Releer lo que en un primer momento supuso una lectura placentera puede deparar alguna insospechada rectificación. Para bien o para mal, según. Por supuesto que los gustos se modifican con los años y que pueden producirse notables desniveles entre el juicio que mereció la primera lectura de un libro y el que suscita medio siglo después. Tal es el caso de Tiempo de silencio, que ha comparecido no sin desgastes ante la justicia del tiempo y cuya aceptación en los menguados medios culturales de la época fue realmente considerable.
Recuerdo muy bien mi primera lectura de esa novela, un poco condicionada por el sombrío entramado político en que se produjo. Martín Santos instaura de hecho la ruta canónica de lo que él mismo denominó "realismo dialéctico". Las líneas maestras de ese programa eran sumamente atractivas: desmantelar los más zafios modales del socialrealismo y montar un andamiaje narrativo movilizado por la estética de los espejos deformantes. ¿Se alcanzan esos objetivos en Tiempo de silencio? Supongo que en parte sí, que el autor logra promover al menos una nueva manera de disentir de tantas esquemáticas copias del natural. Ese era sin duda un planteamiento que, en aquellos tiempos de urgencias literarias, tenía que resultar ciertamente aleccionador.

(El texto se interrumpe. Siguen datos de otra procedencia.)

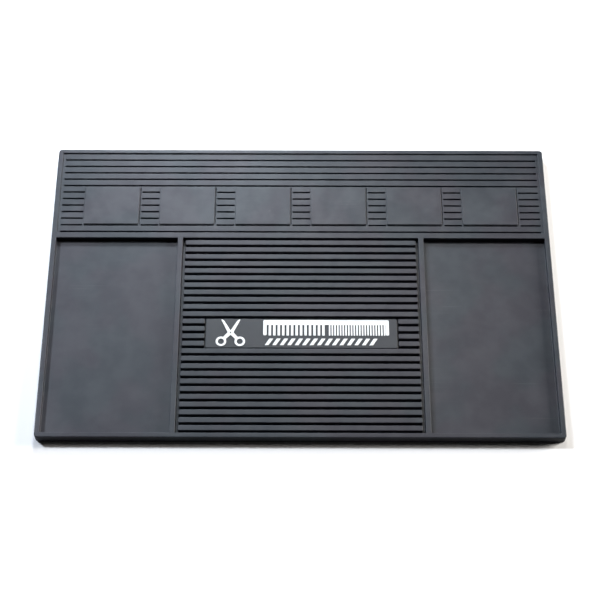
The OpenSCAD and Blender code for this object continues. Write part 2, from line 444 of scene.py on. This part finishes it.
def add_pocket(shell, i):
    """The stepped pocket of magnet i, open to the underside. Returns its mouth."""
    cap_low, cap_high = box_mm(f"magnet_cap_{i}")
    low, high = box_mm(f"magnet_{i}")
    mouth_rect = Rect(cap_low.x, cap_high.x, cap_low.y, cap_high.y, POCKET_R)
    magnet_rect = Rect(low.x, high.x, low.y, high.y, POCKET_R)
    mouth, step = shell.band(mouth_rect, [(MOUTH_EDGE, 0.0), (0.0, MOUTH_EDGE), (0.0, low.z)])
    inner, roof = shell.band(magnet_rect, [(0.0, low.z), (0.0, high.z)])
    shell.fill((step, mouth_rect), [(inner, magnet_rect)])
    shell.fill((roof, magnet_rect))
    return mouth, mouth_rect


def uneven(p):
    """Moves a point of the slab down by the slight unevenness of moulded rubber. The
    underside stays flat, and no point rises."""
    long_wave = noise.noise(Vector((p.x, p.y, 0)) / LONG_WAVE)
    short_wave = noise.noise(Vector((p.x, p.y, SHORT_LAYER)) / SHORT_WAVE)
    wave = long_wave + SHORT_SHARE * short_wave
    share = min(p.z / FLOOR_Z, 1)
    return Vector((p.x, p.y, p.z - RELIEF * share * (RELIEF_MEAN + RELIEF_SWING * wave)))


def make_mat(material):
    """The whole moulding, as one closed surface."""
    shell = Shell()
    outline = Rect(mat_low.x, mat_high.x, mat_low.y, mat_high.y, CORNER_R)
    base = bottom_edge(0.0, BASE_EDGE)
    wall = base + [(0.0, MAT_T / 2)] + rounded(MAT_T, OUTER_EDGE, 1)
    bottom, top = shell.band(outline, wall)
    brims = [add_band(shell), add_panel(shell),
             add_tray(shell, -side_x, -side_x + TRAY_W), add_tray(shell, side_x - TRAY_W, side_x)]
    shell.fill((top, outline), brims)
    pockets = [add_pocket(shell, i) for i in PAD_NUMBERS]
    shell.fill((bottom, outline), pockets, spacing=BASE_GRID)
    mat = shell.build("mat_slab", material, uneven)
    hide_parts("mat_body")
    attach(mat, "root")


# ---------------------------------------------------------------- small pieces

PLATE_EDGE = 0.4
MAGNET_R = 0.4
CAP_R = 0.6
BLOCK_EDGE = 0.3         # magnets and caps
BLOCK_GRID = 8.0


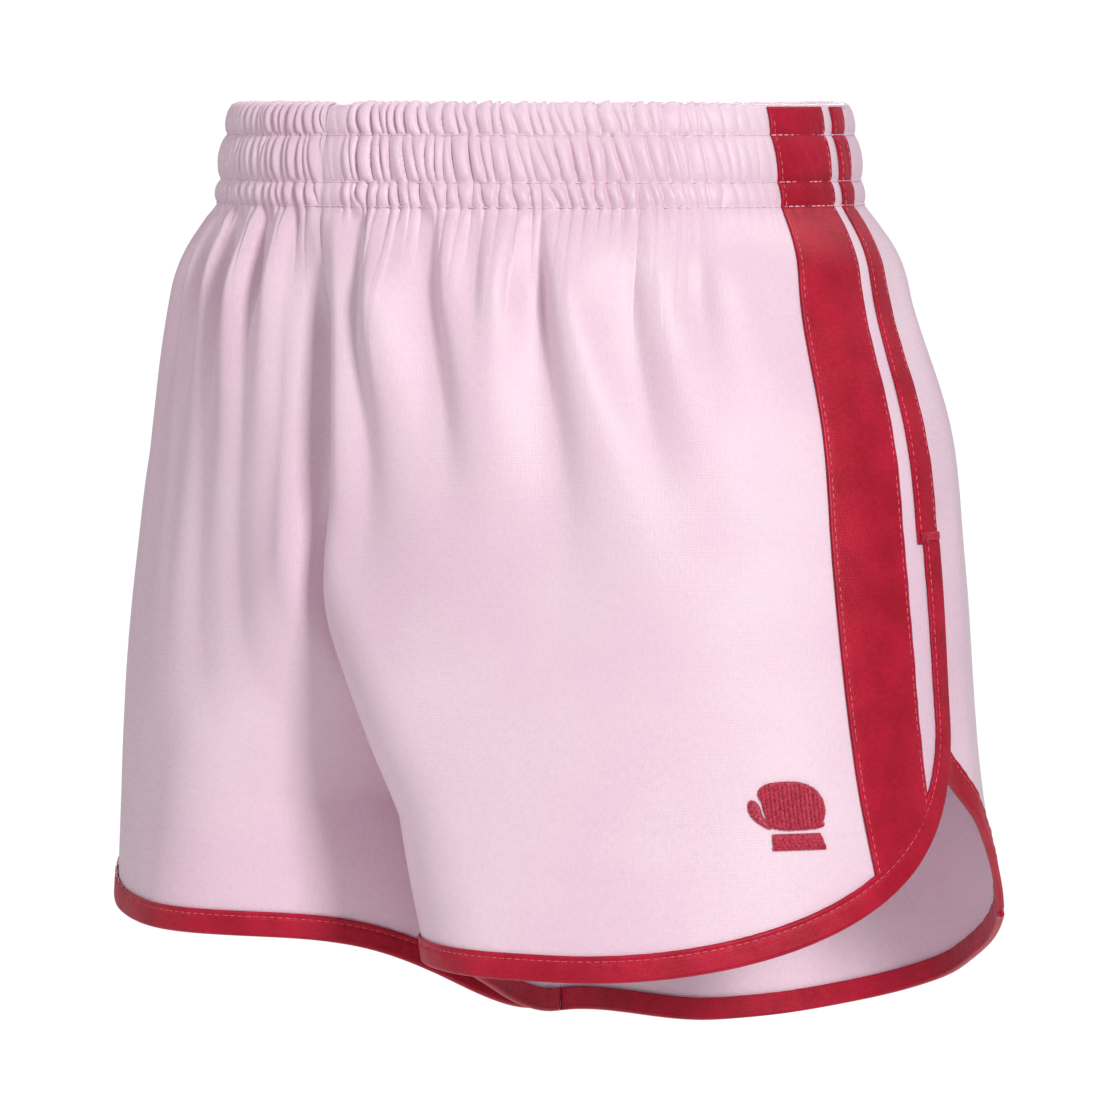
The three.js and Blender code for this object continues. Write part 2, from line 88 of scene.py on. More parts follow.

En Tiempo de silencio se consolida, como primera medida, lo que se ha calificado de "destrucción de mitos". Martín Santos ratifica así una propuesta a contracorriente del neorrealismo imperante. Frente a esa limitación operativa, recurre de hecho a una temática que conculca las leyes más ridículamente intocables de una sociedad anémica. El novelista iba a representar en este sentido un precedente muy valioso. Exploró un territorio que incluso podía producir malestar en ciertos sectores literarios, y anduvo buscando por allí materiales con los que poder encauzar sus pericias creadoras, su gusto por la parodia o la ironía, su capacidad para valerse del esperpento como diagnóstico crítico.
Tiempo de silencio puede ser considerada efectivamente como un punto de partida, aunque quizá sea más razonable entenderla como un fin de trayecto. Su propia condición de ruptura la dota de un eminente carácter de cierre de un ciclo que ya no podía tener ninguna plausible continuidad. De ahí el rango desmitificador de una novela que pretendía desprenderse del corsé atosigante de las normas socialrealistas, pero que sólo lo consigue en la medida que desfigura, caricaturiza determinados enfoques de los hechos narrados. Entre el sórdido submundo de las chabolas y el clima versátil del salón burgués, la novela asimila los nutrientes "dialécticos" de la pauta costumbrista, sin olvidar por ello el rango ornamental del simbolismo. Para alguien que había publicado Dilthey, Jaspers y la comprensión del enfermo mental (1955), pasar de las terapias escatológicas de Quevedo al saneamiento léxico de Valle-Inclán, o de la beligerancia alegórica de Joyce a la psicológica reducción al absurdo de Kafka, era una tarea ciertamente oportuna.
Pero la muerte del novelista, a los dos años de la publicación de Tiempo de silencio, quebró también la duración modélica de una novela que era más un epitafio que un preludio.